Health and Environment|

Window Seats Increase DVT Risk

View of Plane Seats and WindowAccording to doctors, the risk of deep vein thrombosis (DVT), where blood clots typically form in the legs, is increased when travellers sit in the window seat of a plane. This is more dangerous for people who are already at a higher risk of serious blood cots and choose to sit by the window on flights longer than four hours. Some of these people include those who have cancer, limited mobility, are severely obese, recently had surgery and are over the age of 70.

The American College of Chest Physicians, however, says that healthy women who are pregnant or on the pill should be careful where they sit on a plane as well. The group, which represents over 18,000 physicians who specialise in critical care and lung disease, has examined existing evidence, finding that the risk of DVT is strongest on aircraft journeys more than eight hours long. However, it noted that passengers on flights more than four hours can also increase their risk due to immobility during the flight and sitting by the window – particularly for obese travellers.

Blood in the body’s calves and thighs is kept pumping by muscular contractions to force it back towards the heart. The blood can gather in deep veins when people are immobile for long periods of time. Then a clot can form, partially or completely blocking the vein, and when part of it breaks off, it can move into a blood vessel that serves a lung – which is called pulmonary embolism (PE). Big clots can cause a person to suddenly collapse or even die, as their body is starved for oxygenated blood.

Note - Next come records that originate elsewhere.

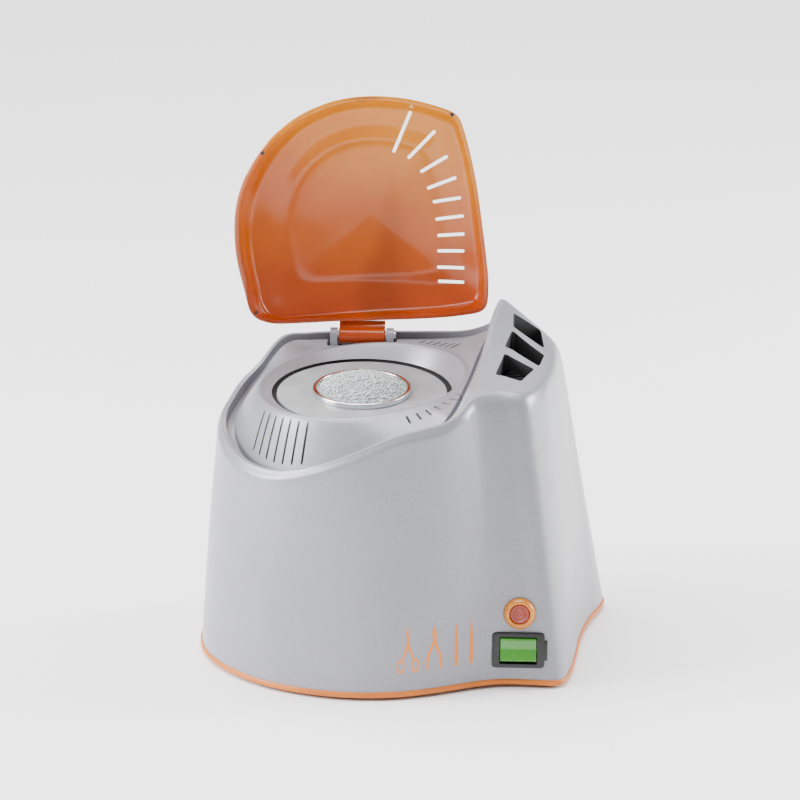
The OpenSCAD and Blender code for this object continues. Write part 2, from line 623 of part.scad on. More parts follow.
module wire_live() {
  color("saddlebrown") drum() wire([[63, 49.6, 28], [77, 47, skirt_z + 5.5], [77, 31, skirt_z + 5.5]], 1.4);
}
module wire_neutral() {
  color("royalblue") drum() wire([[49, 50.4, 28], [67, 47, skirt_z + 5.5], [67, 31, skirt_z + 5.5]], 1.4);
}
module wire_earth() {
  color("yellowgreen") drum() wire([[56, 50, 33], [75, 50, 30], [96, 40, 16], [98, 24, 9]], 1.4);
}
module heater_leads() {
  color("whitesmoke") drum() {
    wire([[59, -4, 98], [65, 0, 50], [67, 22, 15], [67, 29.5, skirt_z + 5.5]], 1.2);
    wire([[59, 5, 98], [71, 8, 56], [77, 23, 14], [77, 29.5, skirt_z + 5.5]], 1.2);
  }
}
module lamp_leads() {
  color("gray") drum() {
    wire([[83, -33, 40], [84, -20, 36], [87, 10, 20], [87, 29.5, skirt_z + 5.5]], 0.9);
    wire([[78, -33, 40], [74, -26, 34], [74, -24, 24]], 0.9);
  }
}

housing();
base_trim();
base_plate();
feet();
base_screws();
vent_screen();
lid();
lid_tongue();
lid_buffers();
hinge_pin();
hinge_bracket();
hinge_screws();
well_plate();
bead_cup();
quartz_beads();
heater_band();
heater_clamp();
insulation();
heater_can();
can_legs();
can_screws();
thermostat();
thermostat_bracket();
thermal_fuse();
switch_frame();
switch_rocker();
switch_terminals();
lamp_bezel();
lamp_lens();
lamp_nut();
inlet();
inlet_pins();
inlet_screws();
terminal_block();
terminal_screws();
earth_stud();
wire_live();
wire_neutral();
wire_earth();
heater_leads();
lamp_leads();
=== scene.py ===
"""Heated bead steriliser: the visual model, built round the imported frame."""

import logging
import math
from collections.abc import Callable, Iterable, Sequence
from dataclasses import dataclass
from enum import Enum
from functools import partial

import bmesh
import bpy
import numpy as np
from mathutils import Matrix, Vector
from mathutils.bvhtree import BVHTree


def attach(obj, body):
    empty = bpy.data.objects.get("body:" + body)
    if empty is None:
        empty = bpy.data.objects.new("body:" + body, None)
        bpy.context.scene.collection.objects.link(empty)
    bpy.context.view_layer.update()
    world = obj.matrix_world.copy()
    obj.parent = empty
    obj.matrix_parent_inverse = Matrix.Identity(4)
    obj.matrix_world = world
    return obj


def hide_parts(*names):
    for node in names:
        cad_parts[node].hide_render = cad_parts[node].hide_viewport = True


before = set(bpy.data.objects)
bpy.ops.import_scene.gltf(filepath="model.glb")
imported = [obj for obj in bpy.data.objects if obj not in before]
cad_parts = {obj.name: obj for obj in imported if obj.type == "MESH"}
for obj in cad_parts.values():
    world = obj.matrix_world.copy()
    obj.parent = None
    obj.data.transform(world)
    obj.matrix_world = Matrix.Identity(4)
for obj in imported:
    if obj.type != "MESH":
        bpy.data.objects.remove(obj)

LOG = logging.getLogger("steriliser")
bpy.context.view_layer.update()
MM = 0.001
Array = np.ndarray
Colour = tuple[float, float, float]


# ---------------------------------------------------------------- shaping


class Body(Enum):
    """The moving bodies of the frame."""

    BASE = "base"
    LID = "lid"
    ROCKER = "rocker"


@dataclass(frozen=True)
class Layout:
    """Where the sub-assemblies sit, in millimetres from the drum axis."""

    drum: tuple[float, float] = (-21.155, -2.482)
    skirt_z: float = 4.4
    base_z: float = 1.6
    wall: float = 2.6
    lip_w: float = 2.2
    channel_d: float = 3.2
    channel_w: float = 4.6
    crest_z: float = 142.0
    crest_r: float = 51.5
    floor_r: float = 45.0
    well_z: float = 134.5
    well_tilt: float = 5.0
    hinge: tuple[float, float, float] = (-3.0, 58.5, 148.0)
    open_angle: float = 100.0
    face_lean: float = 5.5

    def place(self) -> Matrix:
        """Gives the matrix from millimetres at the drum axis to metres in the row frame.

        Returns:
            The matrix.
        """
        return Matrix.Translation((self.drum[0] * MM, self.drum[1] * MM, 0.0)) @ Matrix.Scale(MM, 4)

    def well(self) -> Matrix:
        """Gives the matrix of the tilted well, whose zero is the plate at the drum axis.

        Returns:
            The matrix.
        """
        tilt = Matrix.Rotation(math.radians(self.well_tilt), 4, "X")
        return self.place() @ Matrix.Translation((0, 0, self.well_z)) @ tilt

    def opened(self) -> Matrix:
        """Gives the matrix that swings the closed lid to its open stop.

        Returns:
            The matrix.
        """
        to_hinge = Matrix.Translation(self.hinge)
        swing = Matrix.Rotation(math.radians(-self.open_angle), 4, "X")
        return self.place() @ to_hinge @ swing @ to_hinge.inverted()

    def face(self, x: float, z: float) -> Matrix:
        """Gives the matrix of a fitting on the front wall of the wing.

        Args:
            x: Sideways place in millimetres.
            z: Height in millimetres.

        Returns:
            The matrix, with x to the right, y up the wall and z out of it.
        """
        y = -56.4 + z * math.tan(math.radians(self.face_lean))
        turn = Matrix.Rotation(math.radians(90 - self.face_lean), 4, "X")
        return self.place() @ Matrix.Translation((x, y, z)) @ turn

    def inlet(self) -> Matrix:
        """Gives the matrix of the mains inlet on the rear wall, z pointing out of it.

        Returns:
            The matrix.
        """
        turn = Matrix.Rotation(math.radians(-3.6), 4, "Z")
        lay = Matrix.Rotation(math.pi, 4, "Z") @ Matrix.Rotation(math.radians(90), 4, "X")
        return self.place() @ Matrix.Translation((56, 79.1, 30)) @ turn @ lay


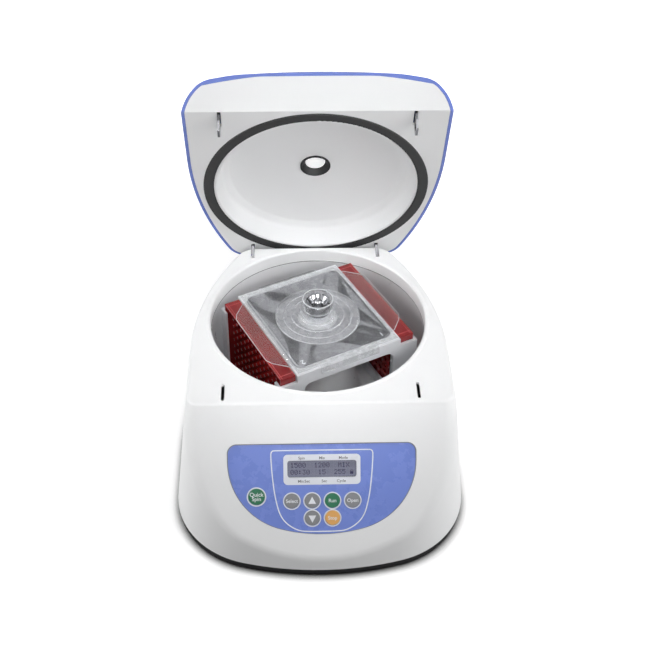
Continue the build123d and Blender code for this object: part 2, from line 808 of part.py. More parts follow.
def crown_form(inset):
    """Everything under the crown of the lid, an arc along the lid swung about a line under it."""
    along = lid_crown_length - inset
    low, side, middle = lid_plane - lid_crown_length / 6, along / 2, lid_top - lid_crown_length
    arc = CenterArc((0, middle), along, 60, 60)
    corners = [(-side, arc.position_at(1).Y), (-side, low), (side, low), (side, arc.position_at(0).Y)]
    section = Face(Wire([edge.edge() for edge in [arc, Polyline(*corners)]
                         for edge in edge.edges()]))
    upright = Plane(origin=(0, 0, 0), x_dir=(0, 1, 0), z_dir=(1, 0, 0)) * section
    spine = Axis((0, 0, lid_top - lid_crown_width), (0, 1, 0))
    return revolve(upright.rotate(spine, -20), axis=spine, revolution_arc=40)


def closed_lid_form(inset, top_inset):
    """Drafted and crowned block of the closed lid."""
    block = extrude(Pos(0, 0, lid_plane) * lid_plan(inset), amount=lid_thickness + 5,
                    taper=lid_draft)
    return block & crown_form(top_inset)


def under_lip(depth=0.0):
    """Everything below the raised front lip of the lid, or below a plane above it."""
    hinge_line = (0, -lip_fold, lid_plane)
    normal = (0, sin(radians(lip_angle)), cos(radians(lip_angle)))
    plane = Plane(origin=hinge_line, x_dir=(1, 0, 0), z_dir=normal)
    return plane * Pos(0, 0, depth - far / 2) * Box(far, far, far)


def opened(shape):
    """Swing a piece of the closed lid to its open rest place."""
    return shape.rotate(Axis((0, hinge_y, hinge_z), (1, 0, 0)), -lid_open_angle)


def lid_screw_places():
    circle = (gasket_inner + gasket_outer) / 2
    return [(circle * cos(radians(a)), circle * sin(radians(a))) for a in range(0, 360, 60)]


groove_floor = lid_plane + gasket_groove
groove_back = groove_floor + lid_plate


def lid_outer_shell():
    outer = closed_lid_form(0, 0)
    crown = outer.faces().sort_by(Axis.Z)[-1]
    outer = fillet(crown.edges(), lid_edge_radius)
    shell = outer - closed_lid_form(lid_wall, lid_wall)
    for x, y in lid_screw_places():
        shell += rod(lid_boss_radius, groove_back, lid_top, x, y) & outer
        shell -= rod(lid_screw_radius + 0.05, groove_back - 1, groove_back + 11, x, y)
    shell -= under_lip()
    shell -= rod(window_sight + 0.3, lid_plane, lid_top + 1)
    shell -= rod(lens_radius + 0.1, lid_top - lens_thickness, lid_top + 1)
    return shell


def lid_inner_shell():
    skin = lid_skin
    bowl_edge = lid_plane + lid_bowl_depth - 4
    bowl_floor_z = lid_plane + lid_bowl_depth
    centre = lid_plane + lid_bowl_centre_depth
    edge_out = gasket_outer + 2.2
    profile = [(edge_out, lid_plane), (gasket_outer, lid_plane), (gasket_outer, groove_floor),
               (gasket_inner, groove_floor), (gasket_inner, lid_plane),
               (lid_bowl_radius, lid_plane), (lid_bowl_radius - 4.5, bowl_edge),
               (lid_bowl_radius - 13, bowl_floor_z), (window_radius, centre),
               (window_radius, centre + skin), (lid_bowl_radius - 12, bowl_floor_z + skin),
               (lid_bowl_radius - 2.0, bowl_edge + 1.6), (lid_bowl_radius + 1.0, groove_back),
               (edge_out, groove_back)]
    radii = [0, 0, 0, 0, 0.6, 1.2, 5, 6, 0, 0, 6, 5, 0, 0]
    block = closed_lid_form(lid_wall + lid_seam, lid_wall + lid_seam)
    block -= under_lip()
    level = box((-far, far), (-far, far), (lid_plane, lid_plane + lid_plate))
    sheet = block & (level + (under_lip(lid_plate) & block))
    sheet -= rod(edge_out - 0.5, lid_plane - 1, lid_plane + lid_plate + 1)
    shell = sheet + (turned(profile, radii) & block)
    for side in (-1, 1):
        x = side * striker_x
        shell -= box((x - 1.8, x + 1.8), (-striker_front - 1.5, -striker_back + 2),
                     (lid_plane - 5, lid_plane + 10))
        x = side * arm_x
        shell -= box((x - arm_slot / 2, x + arm_slot / 2), (arm_front - 1, arm_back + 1.5),
                     (lid_plane - 5, lid_plane + 10))
    for x, y in lid_screw_places():
        shell -= rod(lid_screw_radius + 0.1, lid_plane, groove_back + 1, x, y)
        shell -= rod(lid_screw_head + 0.1, lid_plane, groove_floor + 1.6, x, y)
    return shell


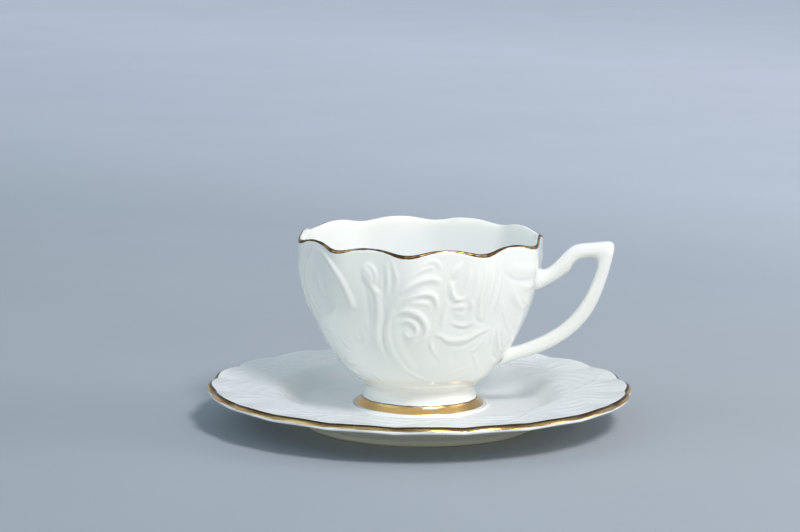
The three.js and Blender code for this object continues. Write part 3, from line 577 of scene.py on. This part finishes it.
def gold(name):
    """Bright fired gold: a brushed film that thins and browns along its edges, with a little wear. The same dark brown
    mix also serves as painted dark reflection, laid where the gold would mirror a dark room.
    """
    m, nt, b = new_material(name)
    p = object_coords(nt)
    comb = nt.nodes.new("ShaderNodeCombineXYZ")
    nt.links.new(math_node(nt, "MULTIPLY", attribute(nt, "run"), 0.35), comb.inputs[0])
    nt.links.new(math_node(nt, "MULTIPLY", attribute(nt, "across"), 5.0), comb.inputs[1])
    strokes = noise(nt, comb.outputs[0], 1.6, 4, 0.6, 0.4)
    patch = noise(nt, p, 170, 3, 0.55)
    colour = ramp(nt, strokes, [(0.28, (0.60, 0.335, 0.11)), (0.5, (0.82, 0.515, 0.21)), (0.75, (0.95, 0.69, 0.37))])
    colour = mix_colour(nt, math_node(nt, "MULTIPLY", patch, 0.45), colour, (0.74, 0.47, 0.17))
    edge = attribute(nt, "edge")
    ragged = math_node(nt, "ADD", edge, math_node(nt, "MULTIPLY", math_node(nt, "SUBTRACT", noise(nt, p, 900, 2, 0.6), 0.5), 0.5))
    painted_dark_and_thin = ramp(nt, ragged, [(0.35, (0, 0, 0)), (0.95, (1, 1, 1))])
    # where this mask is high the gold turns dark brown: partly the film thinning at its borders, partly painted dark
    # reflection of the room
    colour = mix_colour(nt, math_node(nt, "MULTIPLY", painted_dark_and_thin, 0.95), colour, (0.085, 0.038, 0.014))
    wear = ramp(nt, noise(nt, p, 620, 4, 0.7), [(0.70, (0, 0, 0)), (0.78, (1, 1, 1))])
    colour = mix_colour(nt, math_node(nt, "MULTIPLY", wear, 0.35), colour, (0.42, 0.24, 0.09))
    nt.links.new(colour, b.inputs["Base Color"])
    b.inputs["Metallic"].default_value = 1.0
    rough = math_node(nt, "ADD", 0.11, math_node(nt, "MULTIPLY", strokes, 0.14))
    rough = math_node(nt, "ADD", rough, math_node(nt, "MULTIPLY", painted_dark_and_thin, 0.15), clamp=True)
    nt.links.new(rough, b.inputs["Roughness"])
    bump = nt.nodes.new("ShaderNodeBump")
    bump.inputs["Strength"].default_value = 0.35
    bump.inputs["Distance"].default_value = 0.00012
    nt.links.new(math_node(nt, "ADD", strokes, math_node(nt, "MULTIPLY", patch, 0.6)), bump.inputs["Height"])
    nt.links.new(bump.outputs[0], b.inputs["Normal"])
    return m


CHINA = porcelain("china_relief")
CHINA_PLAIN = porcelain("china_plain")
CHINA_SAUCER = porcelain("china_saucer", body=(0.82, 0.84, 0.83), pool=(0.75, 0.80, 0.80), bare=True)
GOLD = gold("fired_gold")

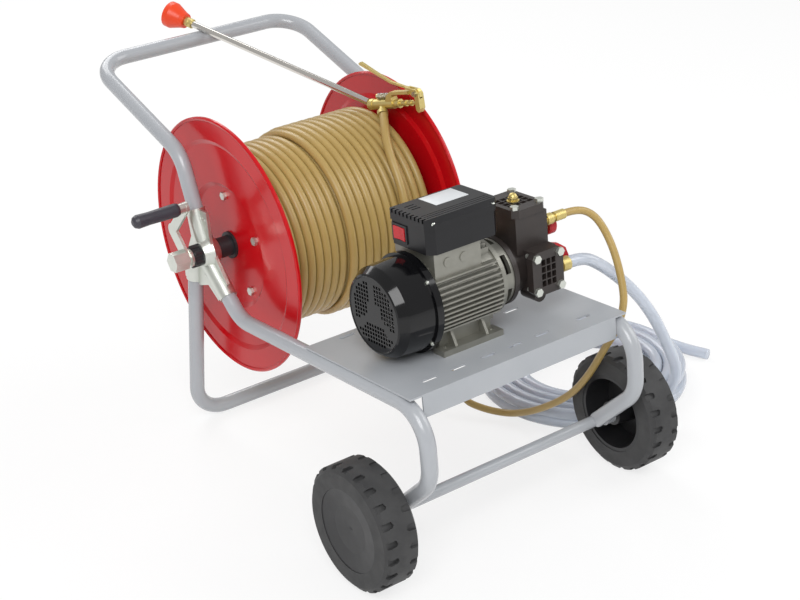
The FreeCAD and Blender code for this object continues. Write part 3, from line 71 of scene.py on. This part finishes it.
# A finish: shader settings, clouds of a second colour, marks that change the gloss and, where one is given,
# a grain that stands out by a real depth. Sizes are in metres.
def finish(name, colour, cloudColour, cloudSize, grain, grainDepth, roughness, roughSpread, **settings):
    material = bpy.data.materials.new(name)
    material.use_nodes = True
    tree = material.node_tree
    shader = tree.nodes["Principled BSDF"]
    shader.inputs["Base Color"].default_value = linear(colour)
    shader.inputs["Roughness"].default_value = roughness
    for key, value in settings.items():
        shader.inputs[key.replace("_", " ")].default_value = value
    place = addNode(tree, "ShaderNodeTexCoord").outputs["Object"]
    cloud = addNode(tree, "ShaderNodeTexNoise", {"Scale": 1 / cloudSize, "Detail": 4.0}, {"Vector": place})
    tint = addNode(tree, "ShaderNodeMix", {"data_type": "RGBA"}, {"Factor": cloud.outputs["Fac"]})
    tint.inputs[6].default_value = linear(colour)  # sockets 6 and 7 are the two colours, output 2 their mix
    tint.inputs[7].default_value = linear(cloudColour)
    tree.links.new(tint.outputs[2], shader.inputs["Base Color"])
    if roughSpread:
        markSize = 0.6 * cloudSize
        marks = addNode(tree, "ShaderNodeTexNoise", {"Scale": 1 / markSize, "Detail": 6.0}, {"Vector": place})
        ends = {"To Min": roughness - roughSpread, "To Max": roughness + roughSpread}
        spread = addNode(tree, "ShaderNodeMapRange", ends, {"Value": marks.outputs["Fac"]})
        tree.links.new(spread.outputs["Result"], shader.inputs["Roughness"])
    if grain:
        bumps = addNode(tree, "ShaderNodeTexNoise", {"Scale": 1 / grain, "Detail": 2.0}, {"Vector": place})
        relief = addNode(tree, "ShaderNodeBump", {"Strength": 0.6, "Distance": grainDepth},
                         {"Height": bumps.outputs["Fac"]})
        tree.links.new(relief.outputs["Normal"], shader.inputs["Normal"])
    return material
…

The American College of Chest Physicians says that the risk of developing DVT or PE because of a long flight is very small. Chairman Dr Gordon Guyatt says that the risk for most passengers is extremely low and nothing to be worried about. A symptomatic venous thromboembolism (VTE), the combination of DVT and PE, is experienced by one out of 4,600 within a month of a four-hour or longer flight, and only a minority of these are serious.

McMaster University’s Dr Mark Crowther says that a person’s risk is increased when they remain immobile for a long time. Travellers sitting in a window seat for a long time tend to have less mobility, which is why their risk for DVT is greater, and this risk rises when other factors are taken into account. McGill University professor Dr Susan Kahn says that the average risk for DVT is about 1 in 1,000 every year, and healthy travellers should be assured they are unlikely to develop a clot, despite long-haul travel doubling the risk.

The American College of Chest Physicians has now published new guidelines to recommend all long-haul passengers get up regularly during their flights to walk around, as well as stretch their calf muscles while they sit or stand. They also advise that higher DVT risk travellers should wear below-the-knee compression stockings – including pregnant women and the elderly. Although having an alcoholic drink on board won’t increase the risk, the doctors advise against the use of aspirin and other anti-coagulants to prevent a problem. Only more powerful anti-thrombotic medications should be considered on an individual basis, as the adverse effects could outweigh the benefits.

Dr Guyatt says the health care system has made a significant push to administer DVT prevention for all patients, no matter what their risk is. Because of this, many people are getting unnecessary therapies that don’t really provide a good benefit and could have adverse effects, he added.